Sustainability played a crucial role in the project, with Finding Infinity guiding the team toward resource efficiency. The building operates on 100 percent electricity, incorporates heat pumps for hot water, and features a high-performance facade designed to reduce energy consumption for heating and cooling. By advocating for natural ventilation in the central corridor, the team reduced the building area requiring climate control by 35 percent. "We pushed the design to the practical limit without going beyond things that didn't make sense," explains Will Young of Finding Infinity.

The careful attention to detail throughout Balam Balam Place's design and construction process is both visible and felt by visitors. The project's delicate handling of lived experiences and emotional memories serves as an exemplar of how the built environment can reconcile with history while encouraging new chapters to unfold. This approach raises important questions about how similar sensitivity could help protect, recognize, and retain First Nations places of significance in urban areas and beyond.

The project challenges the architecture industry to consider how buildings might be shaped by histories that remain unseen or unacknowledged. Such an approach could lead to Australian architecture with greater depth, spaces that give more to Country than they consume, and environments where First Nations people are considered as end users from the project's conception.

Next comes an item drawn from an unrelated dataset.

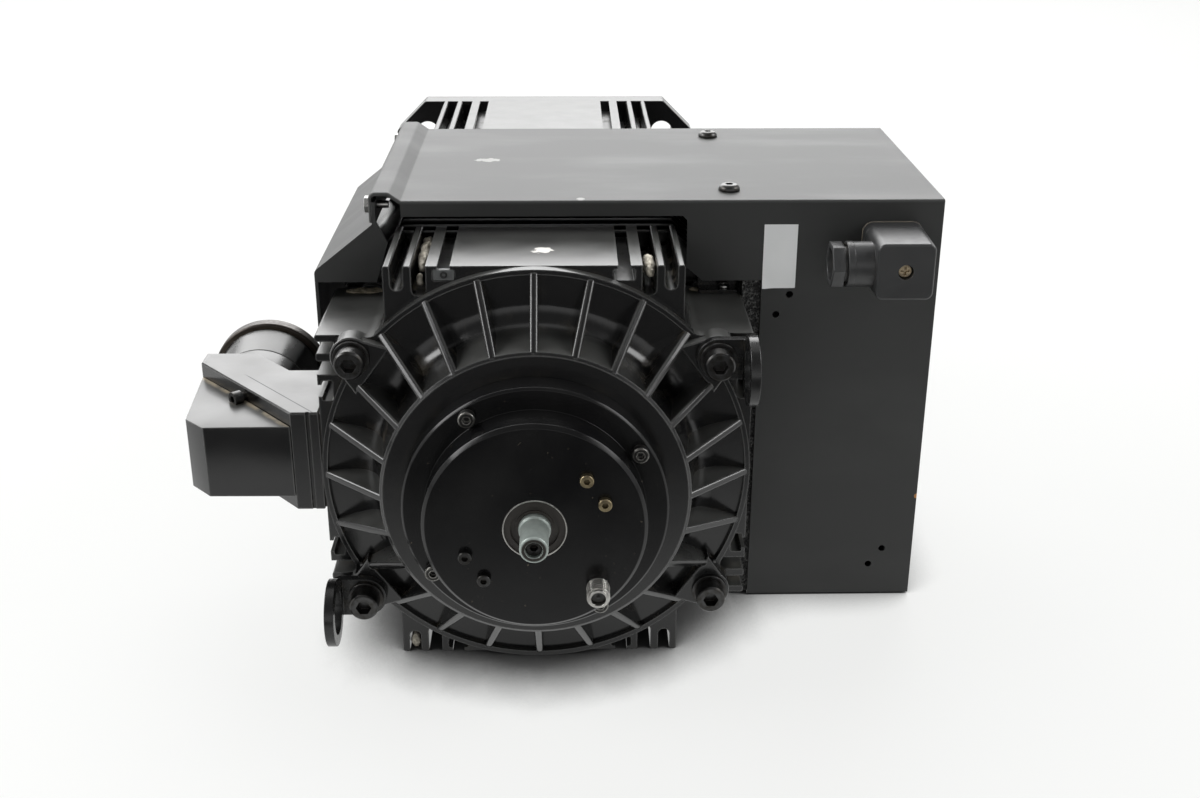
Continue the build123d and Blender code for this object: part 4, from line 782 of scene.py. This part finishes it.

As the industry continues pursuing greater Indigenous representation in architecture, Balam Balam Place demonstrates the necessity of empathy in the design process. Working collectively, Kennedy Nolan, Openwork, and Finding Infinity have created a facility that accommodates both intentional and spontaneous uses. The result is a space perfectly suited to Brunswick's ever-growing eclectic community and a project that could inspire the design industry to recognize all layers of the nation's history as significant heritage worth preserving and celebrating.